Making a Decision Based on
Total Cost of Ownership Factors
When it's time to figure out who you're going to partner with to make your product, we recommend considering these factors which can often greatly influence the eventual cost of making your product.
SUPPORT | Can your contract manufacturer offer design and/or engineering support early in your product's development? Early engineering intervention is a proven way to shorten the product development timeline. Use a contract manufacturer that can offer early DFM assistance.
QUALITY | Does your contract manufacturer have a proven quality track record? If you don't know, ask them! They should be proud to share their quality plan.
DISTRIBUTION | What about distribution and logistics? Can you find a contract manufacturer that can handle shipping the products for you? And can they handle the delays that are bound to occur when crazy things happen like when a major shipper gets hacked (like Maersk did in 2017) or goes bankrupt (like Hanjin did in 2016).

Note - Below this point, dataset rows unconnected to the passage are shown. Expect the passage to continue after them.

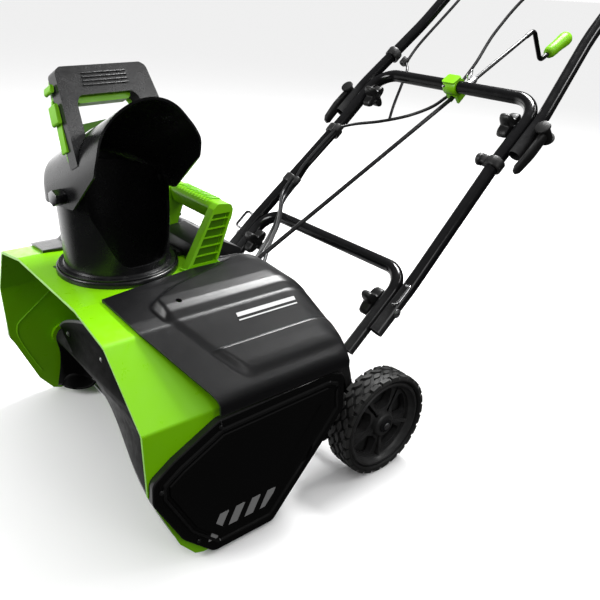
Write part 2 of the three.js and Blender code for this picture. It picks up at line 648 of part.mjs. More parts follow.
function middleHandle() {
  const { radius, x, waist, end, cross } = MIDDLE_TUBE;
  const half = [[x, end, 0], [x, 50, 0, 200], [waist, 325, 0, 200], [waist, cross, 0, 50]];
  const other = half.map(([a, b, c, r]) => [-a, b, c, r]).reverse();
  const pipe = tube([...half, ...other], radius, 12, 18, radius - TUBE_WALL);
  return cut(pipe, boltBore(0), boltBore(UPPER_TUBE.pivot));
}

function upperHandle() {
  const { radius, x, end, pivot, cross } = UPPER_TUBE;
  const half = [[x, end, 0], [x, 430, 0, 200], [196, 620, 0, 300], [184, cross, 0, 60]];
  const other = half.map(([a, b, c, r]) => [-a, b, c, r]).reverse();
  return cut(tube([...half, ...other], radius, 12, 18, radius - TUBE_WALL), boltBore(pivot));
}

function starKnob(s, inner, boltEnd) {
  const lobes = Array.from({ length: 24 }, (_, i) => {
    const angle = 2 * Math.PI * i / 24;
    const radius = KNOB.radius - 5 + 5 * Math.cos(4 * angle);
    return [s + radius * Math.cos(angle), radius * Math.sin(angle)];
  });
  const star = prismX(lobes, inner - KNOB.depth + 4, inner);
  const hub = rod('x', [0, s, 0], 9, inner - KNOB.depth, inner + 1.5, 12);
  return union(star, hub, rod('x', [0, s, 0], KNOB.bolt, inner, boltEnd, 12));
}

function camLever() {
  const s = UPPER_TUBE.pivot;
  const { x, r } = CAM;
  const body = prismZ(arc(x, s, r, 0, 342, 19), -13, 13);
  const lever = prismZ([[x - 8, s - 4], [x - 9, s - 60], [x - 9, s - 84], [x - 5, s - 90], [x + 2, s - 86],
    [x + 6, s - 40], [x + r - 1, s - 4]], -9, 9);
  return union(body, lever);
}

function lowerClip() {
  const x = MIDDLE_TUBE.x + MIDDLE_TUBE.radius;
  return tube([[x + 1, 12, 0], [x + 9, 12, 0, 3], [x + 9, 42, 0, 3], [x + 1, 42, 0]], 2.2, 6, 30);
}

function handleGrip() {
  return hoop('x', [0, UPPER_TUBE.cross, 0], UPPER_TUBE.radius + GAP, 15.5, -112, 112, 20);
}

function bailLever() {
  const half = [[171, 905, 10], [162, 905, 10, 4], [160, 940, 44, 10], [158, 985, 80, 26]];
  const path = [...half, ...half.map(([a, b, c, r]) => [-a, b, c, r]).reverse()];
  return tube(path, 4.5, 8, 24);
}

function switchBox() {
  const shell = prismZ([[120, 900], [150, 892], [150, 850], [128, 840], [92, 846], [84, 872], [92, 900]], -26, 22);
  const arm = box(149, 173, 856, 884, -9, 9);
  const clamp = hoop('y', [188, 0, 0], UPPER_TUBE.radius + 2.2, 17, 852, 888, 24);
  const slot = rod('z', [0, 0, 0], 8.4, 11, 40, 20);
  const seat = placed(toGeometry(slot), new THREE.Matrix4().setPosition(116, 872, 0));
  return cut(union(shell, arm, clamp), seat);
}

function startButton() {
  const cap = rod('z', [0, 0, 0], 7.8, 17, 29, 20);
  return placed(toGeometry(cap), new THREE.Matrix4().setPosition(116, 872, 0));
}

// ---------------------------------------------------------------- crank
// Rod group: y runs up the rod from where it leaves the body.
const rodAt = (y) => (y - ROD.y) / Math.cos(rad(ROD.slope));

function crankPinion() {
  const start = rodAt(TRANSFER_Y) + PINION_START;
  return turned([[0, start], [5, start], [8, start + 9], [8, start + 13], [0, start + 13]], 16, 'y');
}

const crankRod = () => rod('y', [0, 0, 0], ROD.radius, rodAt(TRANSFER_Y) + PINION_START + 13.4, rodAt(1052), 12);

function rodClip() {
  const s = rodAt(886);
  const collar = hoop('y', [0, 0, 0], ROD.radius + 0.2, 8, s - 14, s + 14, 16);
  const loop = tube([[0, s - 8, 7], [0, s - 8, 17, 5], [0, s + 12, 17, 5], [0, s + 12, 7]], 1.4, 6, 30);
  return union(collar, loop);
}

function crankArm() {
  const s = rodAt(1052) + GAP;
  return tube([[0, s, 0], [0, s + 26, 0, 12], [0, s + 34, -CRANK_THROW, 12], [0, s + 62, -CRANK_THROW]], 5, 10);
}

function crankGrip() {
  const s = rodAt(1052) + GAP + 62.6;
  const body = turned([[0, 0], [9, 0], [13, 8], [14, 40], [15.5, 66], [12, 76], [0, 78]], 20, 'y');
  return placed(toGeometry(body), new THREE.Matrix4().setPosition(0, s, -CRANK_THROW));
}

// Open hook under the upper crossbar: the rod lies in it from below.
function rodBracket() {
  const s = MIDDLE_TUBE.cross;
  const saddle = hoop('x', [0, s, 0], MIDDLE_TUBE.radius + GAP, 16, -16, 16, 24);
  const angle = rad(ROD.slope - HANDLE.tilt);
  const centreN = -20.6;
  const post = prismY([[-13, -30], [-6.4, -30], [-6.4, -14], [6.4, -14], [6.4, -30], [13, -30], [13, -11], [-13, -11]],
    s - 14, s + 14);
  const channel = turned([[0, -80], [ROD.radius + 1.4, -80], [ROD.radius + 1.4, 80], [0, 80]], 16, 'y');
  const place = new THREE.Matrix4().makeRotationX(angle).setPosition(0, s, centreN);
  const tubeRoom = rod('x', [0, s, 0], MIDDLE_TUBE.radius + GAP, -30, 30, 24);
  return cut(union(saddle, post), placed(toGeometry(channel), place), tubeRoom);
}

// ---------------------------------------------------------------- cables
function cable(points, radius = 3.4) {
  const curve = new THREE.CatmullRomCurve3(points.map((p) => new THREE.Vector3(...p)));
  const samples = curve.getPoints(3 * points.length);
  return toSolid(new THREE.ExtrudeGeometry(outline(ringOf(radius, 8)), {
    steps: samples.length - 1, extrudePath: new BentPath(samples), bevelEnabled: false,
  }));
}

// ---------------------------------------------------------------- assembly
function addBody() {
  add('auger_housing', augerHousing(), looks.green());
  add('rear_housing', rearHousing(), looks.satin());
  add('centre_cover', centreCover(), looks.satin());
  add('motor_cover', coverShell(), looks.satin());
  add('battery_cover', batteryCover(), looks.satin());
  add('battery_lid', batteryLid(), looks.satin());
  bothSides.forEach(([name, side]) => add(`side_panel_${name}`, sided(sidePanel(), side), looks.gloss()));
  add('scraper_bar', scraperBar(), looks.plate());
  add('carry_handle', carryHandle(), looks.green());
}

function addPower() {
  add('battery_pack', batteryPack(), looks.green());
  add('battery_latch', box(-162, -144, 256, 270, 316.4, 322), looks.satin());
  add('motor_body', motorBody(), looks.steel());
  add('motor_pulley', motorPulley(), looks.steel());
  add('drive_belt', driveBelt(), looks.rubber());
  add('control_board', controlBoard(), looks.board());
}

function addAuger() {
  add('auger_pulley', augerPulley(), looks.satin());
  add('auger_shaft', rod('x', [0, AUGER.y, AUGER.z], AUGER.shaft, -SIDE_X, PULLEY.x + PULLEY.width, 24),
    looks.steel());
  add('auger_paddle', augerPaddle(), looks.rubber());
  bothSides.forEach(([name, side]) => add(`auger_bearing_${name}`,
    sided(hoop('x', [0, AUGER.y, AUGER.z], AUGER.shaft + 0.2, 14, 250.4, SIDE_X - 0.2, 28), side),
    looks.steel()));
}

function addChute() {
  add('chute_tube', chuteTube(), looks.satin(), chuteGroup);
  add('chute_gear', chuteGear(), looks.satin(), chuteGroup);
  add('transfer_gear', transferGear(), looks.satin());
  add('chute_hood', chuteHood(), looks.satin(), chuteGroup);
  bothSides.forEach(([name, side]) => add(`hood_bolt_${name}`, hoodBolt(side), looks.steel(), chuteGroup));
  add('deflector_handle', deflectorHandle(), looks.satin(), chuteGroup);
  add('deflector_trigger', deflectorTrigger(), looks.green(), chuteGroup);
}

function addWheels() {
  add('wheel_axle', rod('x', [0, WHEEL.y, WHEEL.z], AXLE_RADIUS, -284, 284, 24), looks.steel());
  bothSides.forEach(([name, side]) => {
    add(`wheel_${name}`, sided(wheelDisc(), side), looks.satin());
    add(`tyre_${name}`, sided(tyre(), side), looks.tyre());
    add(`handle_bracket_${name}`, sided(handleBracket(), side), looks.satin());
  });
}

function addHandle() {
  add('lower_handle', lowerHandle(), looks.tube(), handleGroup);
  add('middle_handle', middleHandle(), looks.tube(), handleGroup);
  add('upper_handle', upperHandle(), looks.tube(), handleGroup);
  const lowerInner = LOWER_TUBE.x - LOWER_TUBE.radius - 2;
  const upperInner = MIDDLE_TUBE.waist - MIDDLE_TUBE.radius - 6;
  bothSides.forEach(([name, side]) => {
    add(`lower_knob_${name}`, sided(starKnob(0, lowerInner, 227), side), looks.satin(), handleGroup);
    add(`upper_knob_${name}`, sided(starKnob(UPPER_TUBE.pivot, upperInner, 232), side), looks.satin(),
      handleGroup);
    add(`cam_lever_${name}`, sided(camLever(), side), looks.satin(), handleGroup);
    add(`tube_clip_${name}`, sided(lowerClip(), side), looks.steel(), handleGroup);
  });
  add('handle_grip', handleGrip(), looks.rubber(), handleGroup);
  add('bail_lever', bailLever(), looks.tube(), handleGroup);
  add('switch_box', switchBox(), looks.satin(), handleGroup);
  add('start_button', startButton(), looks.green(), handleGroup);
}

function addCrank() {
  add('crank_pinion', crankPinion(), looks.satin(), rodGroup);
  add('crank_rod', crankRod(), looks.tube(), rodGroup);
  add('rod_clip', rodClip(), looks.steel(), rodGroup);
  add('crank_arm', crankArm(), looks.tube(), rodGroup);
  add('crank_grip', crankGrip(), looks.green(), rodGroup);
  add('rod_bracket', rodBracket(), looks.green(), handleGroup);
}

function addCables() {
  add('cable_middle', cable([
    [-152, 26, 14], [-160, 70, 20], [-184, 130, 8], [-187, 200, 0], [-180, 300, 0], [-166, 352, -16],
  ]), looks.rubber(), handleGroup);
  add('cable_upper', cable([
    [-172, 478, -22], [-182, 560, -17], [-172, 700, -17], [-168, 840, -17],
  ]), looks.rubber(), handleGroup);
  add('cable_chassis', cable([
    [-70, 338, 300], [-92, 380, 292], [-130, 440, 264], [-149, 490, 268],
  ]), looks.rubber());
}

addBody();
addPower();
addAuger();
addChute();
addWheels();
addHandle();
addCrank();
addCables();

export default machine;
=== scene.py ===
"""Looks for a walk-behind cordless snow thrower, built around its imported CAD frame.

Shapes are written in millimetres in the frame of the assembly they belong to and are placed in the
part's own frame, in metres, when a piece is made.
"""
import math

import bmesh
import bpy
from mathutils import Matrix, Vector


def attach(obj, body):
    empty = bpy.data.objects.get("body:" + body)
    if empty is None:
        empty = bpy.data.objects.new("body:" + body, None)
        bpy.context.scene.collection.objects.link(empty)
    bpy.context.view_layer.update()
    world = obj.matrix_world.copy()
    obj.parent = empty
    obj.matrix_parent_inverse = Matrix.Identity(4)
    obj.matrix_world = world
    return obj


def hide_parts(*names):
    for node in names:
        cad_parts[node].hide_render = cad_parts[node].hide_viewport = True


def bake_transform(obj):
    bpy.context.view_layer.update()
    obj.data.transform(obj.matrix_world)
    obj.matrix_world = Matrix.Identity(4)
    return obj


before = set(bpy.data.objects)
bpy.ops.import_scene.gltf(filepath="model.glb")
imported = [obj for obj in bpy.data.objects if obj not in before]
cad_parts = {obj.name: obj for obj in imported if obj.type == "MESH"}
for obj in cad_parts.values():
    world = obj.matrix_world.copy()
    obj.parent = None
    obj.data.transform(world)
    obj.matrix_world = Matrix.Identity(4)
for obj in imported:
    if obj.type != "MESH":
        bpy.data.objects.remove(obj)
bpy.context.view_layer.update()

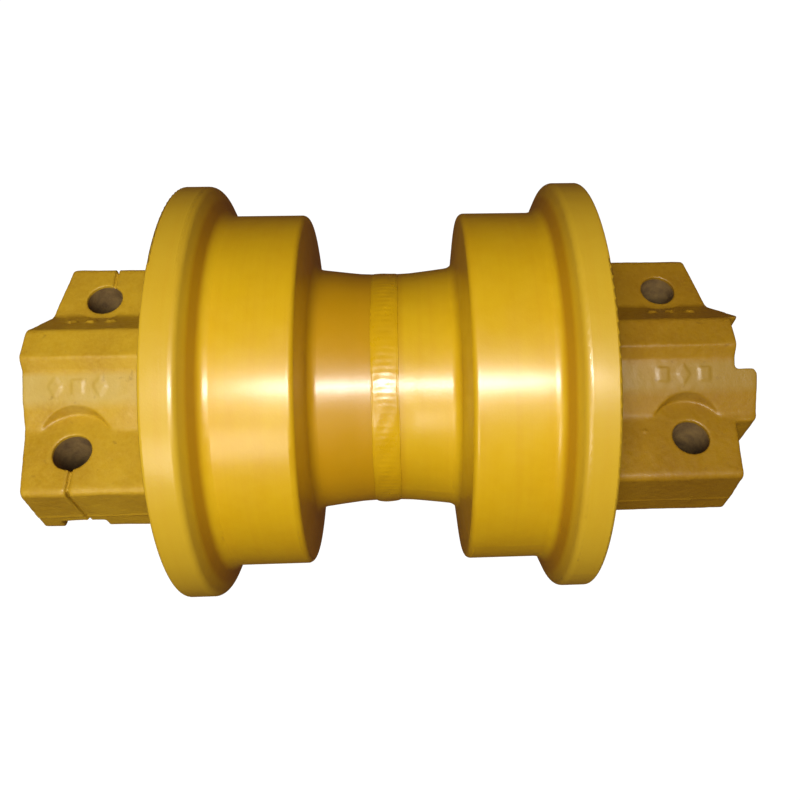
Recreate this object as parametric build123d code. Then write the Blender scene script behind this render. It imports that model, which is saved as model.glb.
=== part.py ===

EXECUTION | That leads into the next item, execution. What you're looking for is a company that can "stick the landing" over and over again. It's not too much to expect that a company manufacture a consistent product and get it to you on time.
FLEXIBILITY | In a global economy it's incredibly important to be able to move quickly, to be responsive to changing policy, markets and other financial influences. Using a contract manufacturer with diverse facilities in multiple verticals is just smart business.
There are other factors to consider that will feed into the total cost of ownership. The idea is to look for the obvious costs and the hidden costs, compare the two and make an informed decision based on all the facts.
That’s the total cost of ownership difference.